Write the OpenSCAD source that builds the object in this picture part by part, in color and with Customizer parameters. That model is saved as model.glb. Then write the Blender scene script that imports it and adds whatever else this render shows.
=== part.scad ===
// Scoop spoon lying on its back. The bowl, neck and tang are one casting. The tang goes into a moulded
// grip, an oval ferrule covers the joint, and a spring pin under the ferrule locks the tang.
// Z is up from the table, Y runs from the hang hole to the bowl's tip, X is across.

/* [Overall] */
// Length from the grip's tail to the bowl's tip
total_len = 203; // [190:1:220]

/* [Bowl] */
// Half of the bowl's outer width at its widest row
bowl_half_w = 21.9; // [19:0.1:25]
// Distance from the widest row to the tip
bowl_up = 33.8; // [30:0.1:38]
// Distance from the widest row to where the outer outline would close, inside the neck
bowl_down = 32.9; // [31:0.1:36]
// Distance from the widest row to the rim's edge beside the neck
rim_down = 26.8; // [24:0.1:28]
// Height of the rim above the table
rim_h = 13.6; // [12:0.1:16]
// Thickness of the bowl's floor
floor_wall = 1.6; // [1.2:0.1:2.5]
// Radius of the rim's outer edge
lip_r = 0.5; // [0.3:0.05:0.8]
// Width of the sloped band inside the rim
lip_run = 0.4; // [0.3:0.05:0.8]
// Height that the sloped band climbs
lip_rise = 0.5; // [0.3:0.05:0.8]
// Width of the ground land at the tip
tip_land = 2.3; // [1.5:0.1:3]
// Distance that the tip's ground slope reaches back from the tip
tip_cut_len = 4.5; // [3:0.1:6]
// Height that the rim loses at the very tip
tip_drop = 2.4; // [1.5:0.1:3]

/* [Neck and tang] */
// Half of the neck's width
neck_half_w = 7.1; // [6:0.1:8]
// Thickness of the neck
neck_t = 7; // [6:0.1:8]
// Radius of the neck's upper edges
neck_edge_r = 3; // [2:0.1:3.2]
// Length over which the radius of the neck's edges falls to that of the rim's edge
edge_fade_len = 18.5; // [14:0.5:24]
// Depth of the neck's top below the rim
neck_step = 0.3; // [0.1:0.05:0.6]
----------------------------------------
◆ **Given task**
Reproduce the data in full, exactly as presented.

◆ **Response to this exercise**
Write the OpenSCAD source that builds the object in this picture part by part, in color and with Customizer parameters. That model is saved as model.glb. Then write the Blender scene script that imports it and adds whatever else this render shows.
=== part.scad ===
// Scoop spoon lying on its back. The bowl, neck and tang are one casting. The tang goes into a moulded
// grip, an oval ferrule covers the joint, and a spring pin under the ferrule locks the tang.
// Z is up from the table, Y runs from the hang hole to the bowl's tip, X is across.

/* [Overall] */
// Length from the grip's tail to the bowl's tip
total_len = 203; // [190:1:220]

/* [Bowl] */
// Half of the bowl's outer width at its widest row
bowl_half_w = 21.9; // [19:0.1:25]
// Distance from the widest row to the tip
bowl_up = 33.8; // [30:0.1:38]
// Distance from the widest row to where the outer outline would close, inside the neck
bowl_down = 32.9; // [31:0.1:36]
// Distance from the widest row to the rim's edge beside the neck
rim_down = 26.8; // [24:0.1:28]
// Height of the rim above the table
rim_h = 13.6; // [12:0.1:16]
// Thickness of the bowl's floor
floor_wall = 1.6; // [1.2:0.1:2.5]
// Radius of the rim's outer edge
lip_r = 0.5; // [0.3:0.05:0.8]
// Width of the sloped band inside the rim
lip_run = 0.4; // [0.3:0.05:0.8]
// Height that the sloped band climbs
lip_rise = 0.5; // [0.3:0.05:0.8]
// Width of the ground land at the tip
tip_land = 2.3; // [1.5:0.1:3]
// Distance that the tip's ground slope reaches back from the tip
tip_cut_len = 4.5; // [3:0.1:6]
// Height that the rim loses at the very tip
tip_drop = 2.4; // [1.5:0.1:3]

/* [Neck and tang] */
// Half of the neck's width
neck_half_w = 7.1; // [6:0.1:8]
// Thickness of the neck
neck_t = 7; // [6:0.1:8]
// Radius of the neck's upper edges
neck_edge_r = 3; // [2:0.1:3.2]
// Length over which the radius of the neck's edges falls to that of the rim's edge
edge_fade_len = 18.5; // [14:0.5:24]
// Depth of the neck's top below the rim
neck_step = 0.3; // [0.1:0.05:0.6]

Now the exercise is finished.